- MATERIAL PROVIDED -
──────
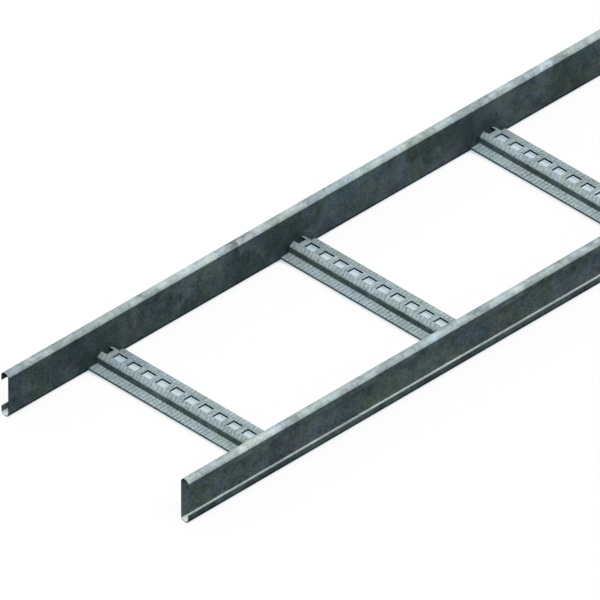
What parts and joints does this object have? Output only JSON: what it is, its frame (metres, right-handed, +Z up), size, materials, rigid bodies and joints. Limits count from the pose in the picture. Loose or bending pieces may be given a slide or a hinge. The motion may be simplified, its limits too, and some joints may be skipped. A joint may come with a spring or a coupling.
{
  "type": "cable ladder section",
  "caption": "Straight cable ladder section: two rolled C-shaped side rails with rounded edges, joined by slotted hat-section rungs.",
  "frame": {"origin": "middle of the section, level with the underside of the rails", "axes": "+X along the rails, +Y across the ladder to the left rail, +Z up"},
  "size_m": [3, 0.327, 0.065],
  "materials": {
    "galvanised_steel": "hot-dip galvanised, mottled and slightly dull"
  },
  "bodies": {
    "root": {"rail_left": "galvanised_steel", "rail_right": "galvanised_steel", "rung_01": "galvanised_steel", "rung_02": "galvanised_steel", "rung_03": "galvanised_steel", "rung_04": "galvanised_steel", "rung_05": "galvanised_steel", "rung_06": "galvanised_steel", "rung_07": "galvanised_steel", "rung_08": "galvanised_steel", "rung_09": "galvanised_steel"}
  },
  "joints": []
}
──────
- DESCRIPTION OF THE TASK -
Extract all of the data shown above without alteration.

- RESPONSE TO THIS TASK -
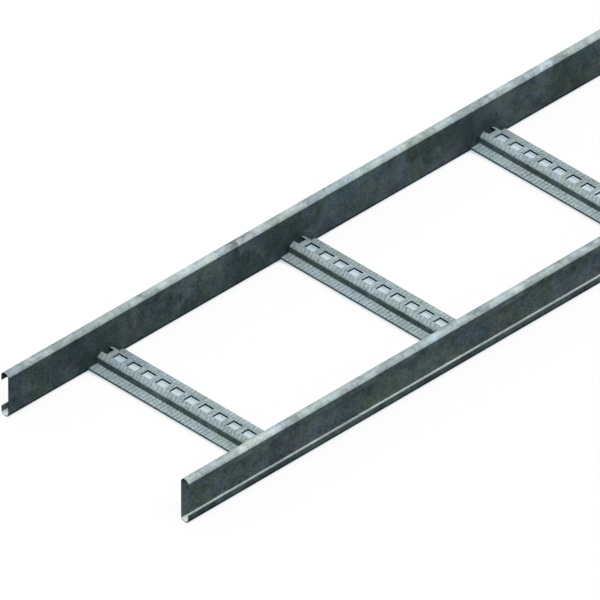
What parts and joints does this object have? Output only JSON: what it is, its frame (metres, right-handed, +Z up), size, materials, rigid bodies and joints. Limits count from the pose in the picture. Loose or bending pieces may be given a slide or a hinge. The motion may be simplified, its limits too, and some joints may be skipped. A joint may come with a spring or a coupling.
{
  "type": "cable ladder section",
  "caption": "Straight cable ladder section: two rolled C-shaped side rails with rounded edges, joined by slotted hat-section rungs.",
  "frame": {"origin": "middle of the section, level with the underside of the rails", "axes": "+X along the rails, +Y across the ladder to the left rail, +Z up"},
  "size_m": [3, 0.327, 0.065],
  "materials": {
    "galvanised_steel": "hot-dip galvanised, mottled and slightly dull"
  },
  "bodies": {
    "root": {"rail_left": "galvanised_steel", "rail_right": "galvanised_steel", "rung_01": "galvanised_steel", "rung_02": "galvanised_steel", "rung_03": "galvanised_steel", "rung_04": "galvanised_steel", "rung_05": "galvanised_steel", "rung_06": "galvanised_steel", "rung_07": "galvanised_steel", "rung_08": "galvanised_steel", "rung_09": "galvanised_steel"}
  },
  "joints": []
}